Send back all the data below, exactly as given.

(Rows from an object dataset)

----

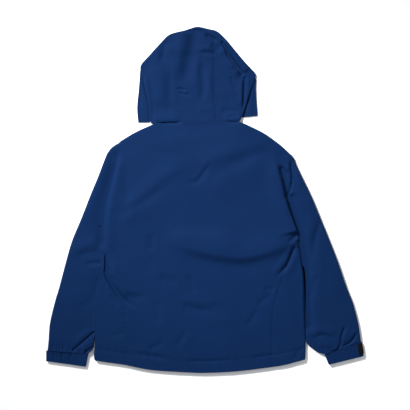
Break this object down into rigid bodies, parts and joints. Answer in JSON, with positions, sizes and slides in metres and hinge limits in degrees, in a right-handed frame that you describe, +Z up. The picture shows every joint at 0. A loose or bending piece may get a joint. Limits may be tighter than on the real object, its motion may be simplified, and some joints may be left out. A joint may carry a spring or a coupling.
{
  "type": "hooded jacket",
  "caption": "Plain navy hooded jacket with light padding, laid flat on its front, hood spread above; gathered cuffs with hook-and-loop tabs and a front zip.",
  "frame": {"origin": "middle of the laid jacket's outline, on the surface that it lies on", "axes": "+X across the jacket to the right as seen from above, +Y from the hem to the hood, +Z up from the surface; the jacket's back faces +Z and its front faces -Z"},
  "size_m": [0.8918, 0.971, 0.0174],
  "materials": {
    "navy_shell": "matte fine plain weave",
    "black_hook_loop": "matte pile",
    "zip_tape": "matte woven tape",
    "zip_metal": "dark satin"
  },
  "bodies": {
    "jacket": {"back": "navy_shell", "front_left": "navy_shell", "front_right": "navy_shell", "sleeve_left": "navy_shell", "sleeve_right": "navy_shell", "cuff_left": "navy_shell", "cuff_right": "navy_shell", "cuff_tab_left": "black_hook_loop", "cuff_tab_right": "black_hook_loop", "hood_center": "navy_shell", "hood_left": "navy_shell", "hood_right": "navy_shell", "hood_front_left": "navy_shell", "hood_front_right": "navy_shell", "front_zip": "zip_tape", "zip_slider": "zip_metal"},
    "pull_tab": {"zip_pull": "zip_metal"}
  },
  "joints": [
    {"name": "pull_tab_hinge", "type": "hinge", "parent": "jacket", "child": "pull_tab", "pos_m": [-0.02, 0.122, 0.00145], "axis": [1, 0, 0], "range_deg": [0, 170]}
  ]
}
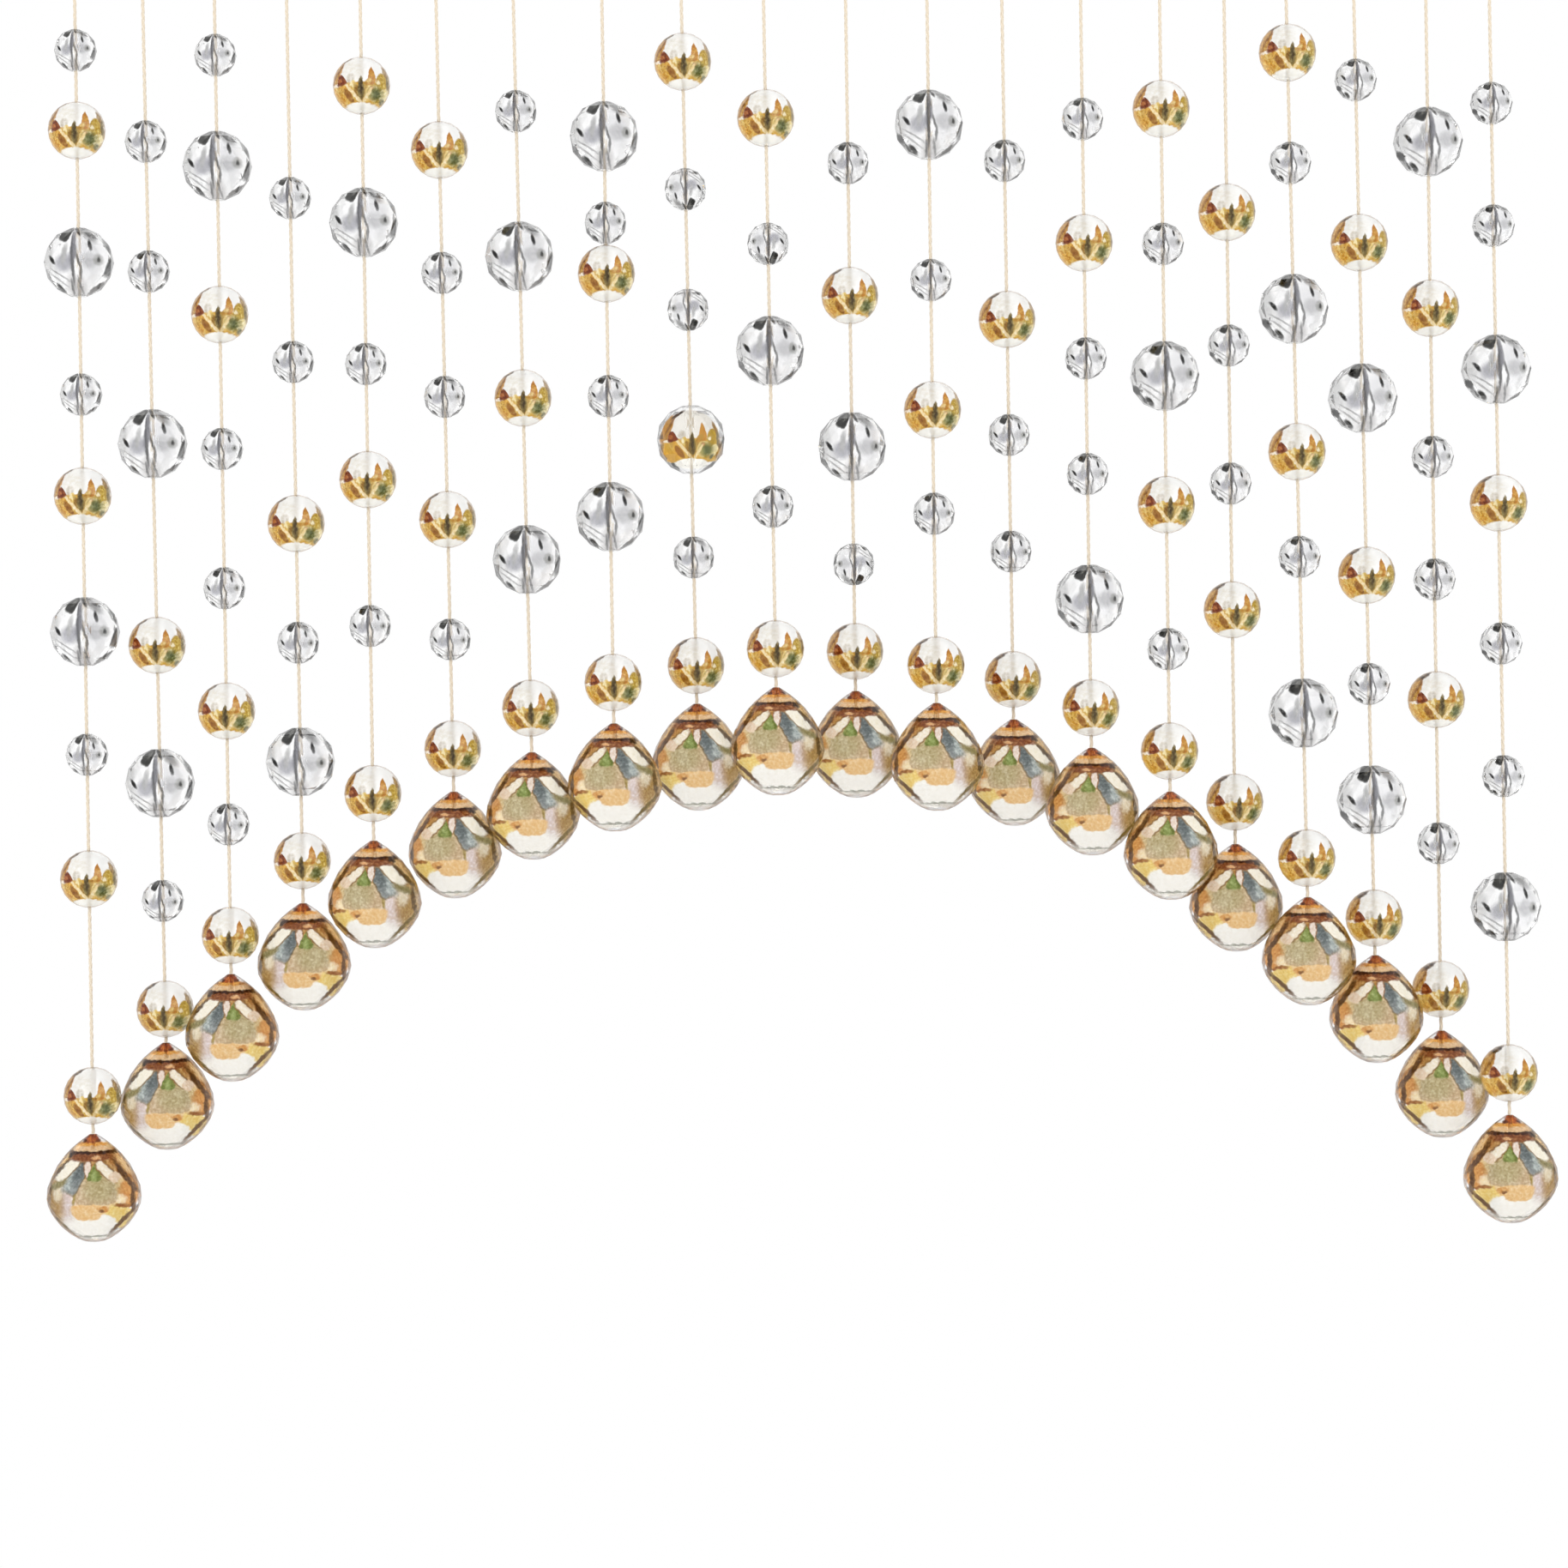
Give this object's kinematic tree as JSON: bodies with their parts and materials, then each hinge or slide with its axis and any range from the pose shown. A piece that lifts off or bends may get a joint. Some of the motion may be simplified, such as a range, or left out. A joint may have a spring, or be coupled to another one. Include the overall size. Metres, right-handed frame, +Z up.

----

TASK ANSWER:
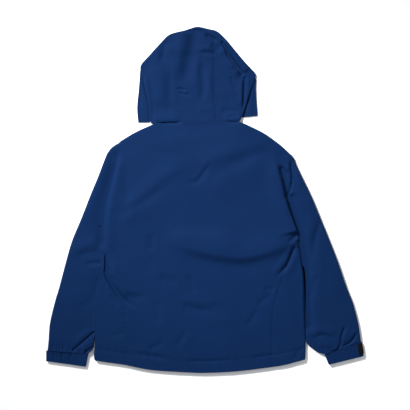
Break this object down into rigid bodies, parts and joints. Answer in JSON, with positions, sizes and slides in metres and hinge limits in degrees, in a right-handed frame that you describe, +Z up. The picture shows every joint at 0. A loose or bending piece may get a joint. Limits may be tighter than on the real object, its motion may be simplified, and some joints may be left out. A joint may carry a spring or a coupling.
{
  "type": "hooded jacket",
  "caption": "Plain navy hooded jacket with light padding, laid flat on its front, hood spread above; gathered cuffs with hook-and-loop tabs and a front zip.",
  "frame": {"origin": "middle of the laid jacket's outline, on the surface that it lies on", "axes": "+X across the jacket to the right as seen from above, +Y from the hem to the hood, +Z up from the surface; the jacket's back faces +Z and its front faces -Z"},
  "size_m": [0.8918, 0.971, 0.0174],
  "materials": {
    "navy_shell": "matte fine plain weave",
    "black_hook_loop": "matte pile",
    "zip_tape": "matte woven tape",
    "zip_metal": "dark satin"
  },
  "bodies": {
    "jacket": {"back": "navy_shell", "front_left": "navy_shell", "front_right": "navy_shell", "sleeve_left": "navy_shell", "sleeve_right": "navy_shell", "cuff_left": "navy_shell", "cuff_right": "navy_shell", "cuff_tab_left": "black_hook_loop", "cuff_tab_right": "black_hook_loop", "hood_center": "navy_shell", "hood_left": "navy_shell", "hood_right": "navy_shell", "hood_front_left": "navy_shell", "hood_front_right": "navy_shell", "front_zip": "zip_tape", "zip_slider": "zip_metal"},
    "pull_tab": {"zip_pull": "zip_metal"}
  },
  "joints": [
    {"name": "pull_tab_hinge", "type": "hinge", "parent": "jacket", "child": "pull_tab", "pos_m": [-0.02, 0.122, 0.00145], "axis": [1, 0, 0], "range_deg": [0, 170]}
  ]
}
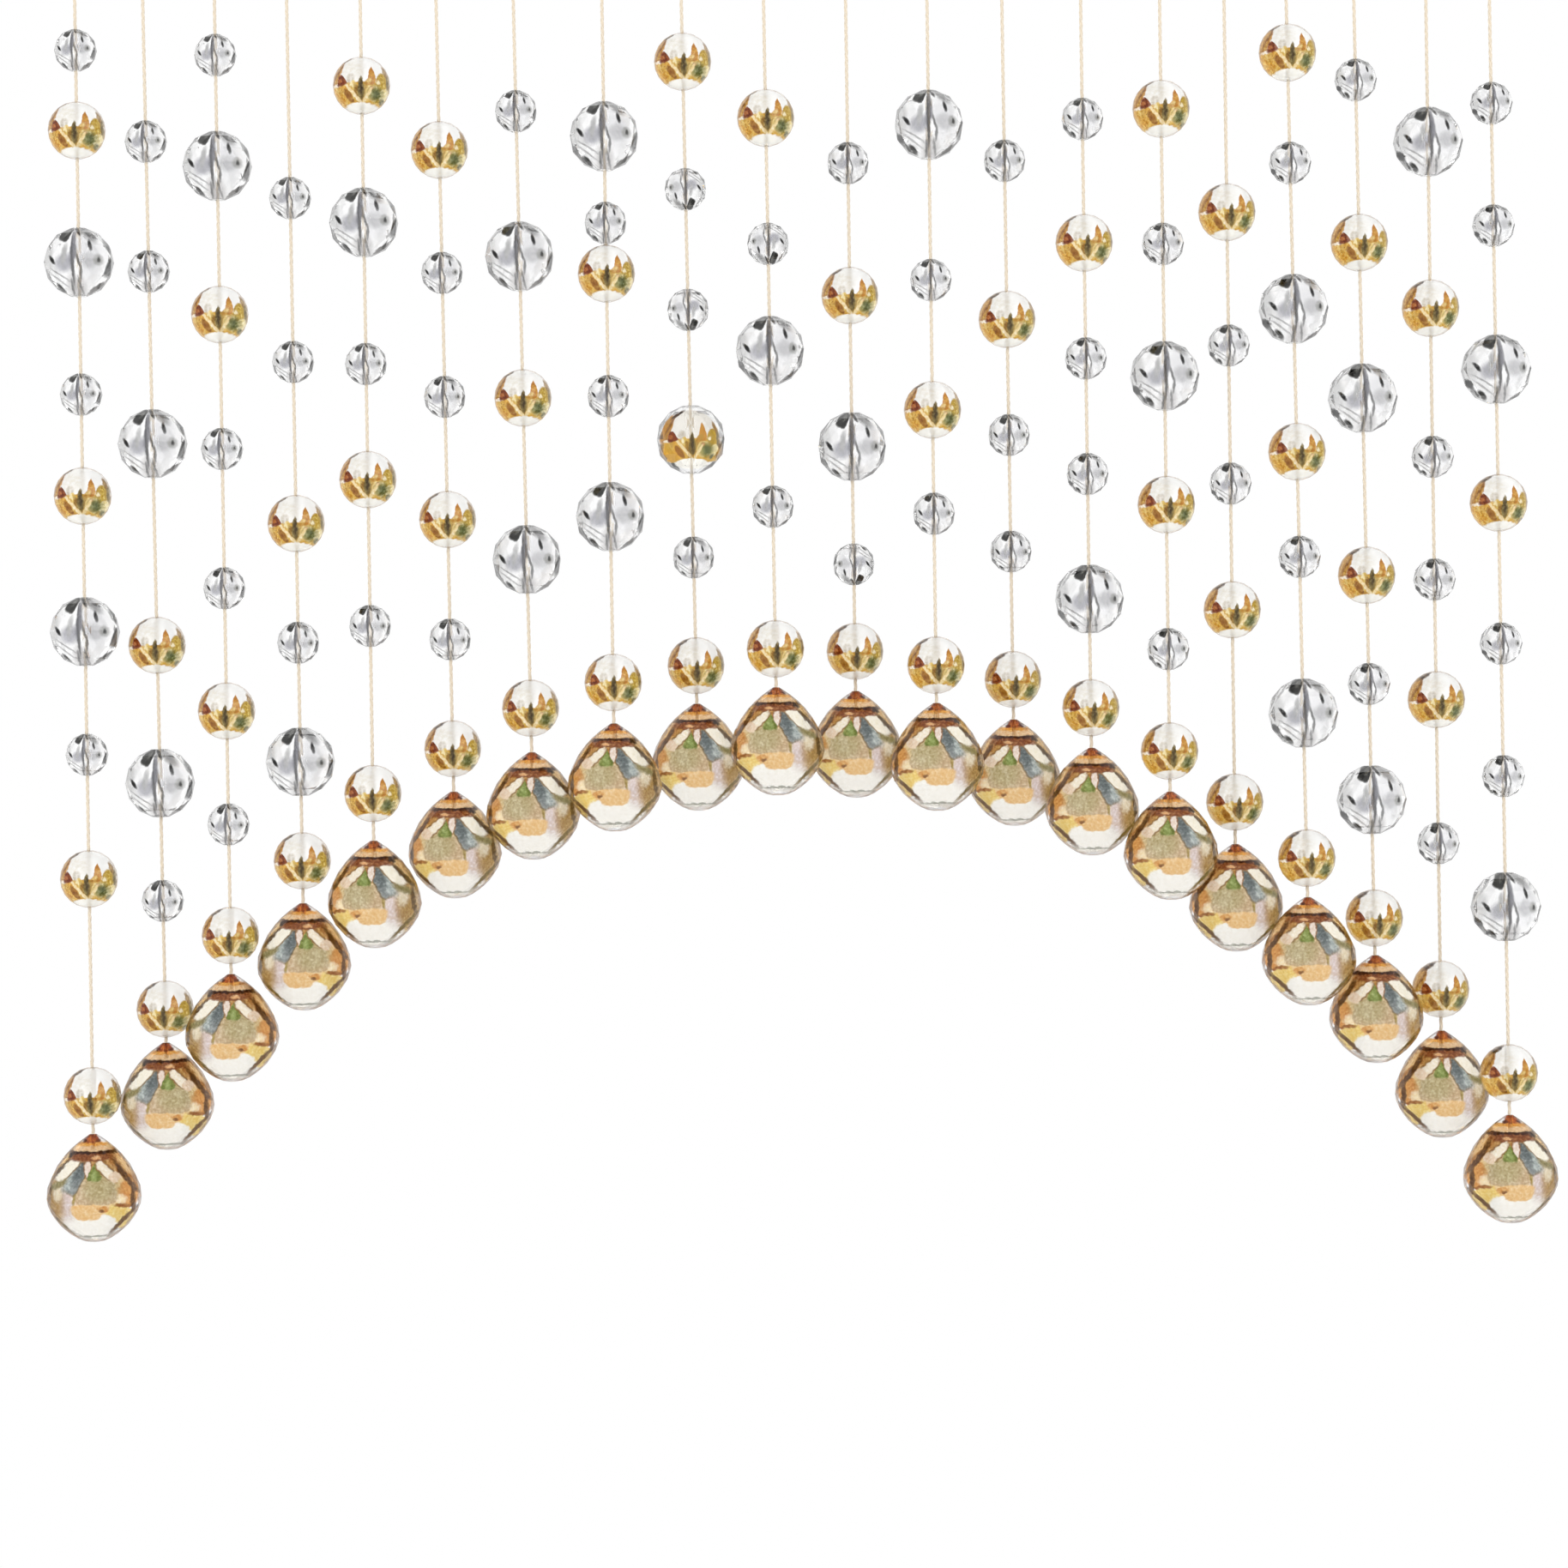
Give this object's kinematic tree as JSON: bodies with their parts and materials, then each hinge or slide with its axis and any range from the pose shown. A piece that lifts off or bends may get a joint. Some of the motion may be simplified, such as a range, or left out. A joint may have a spring, or be coupled to another one. Include the overall size. Metres, right-handed frame, +Z up.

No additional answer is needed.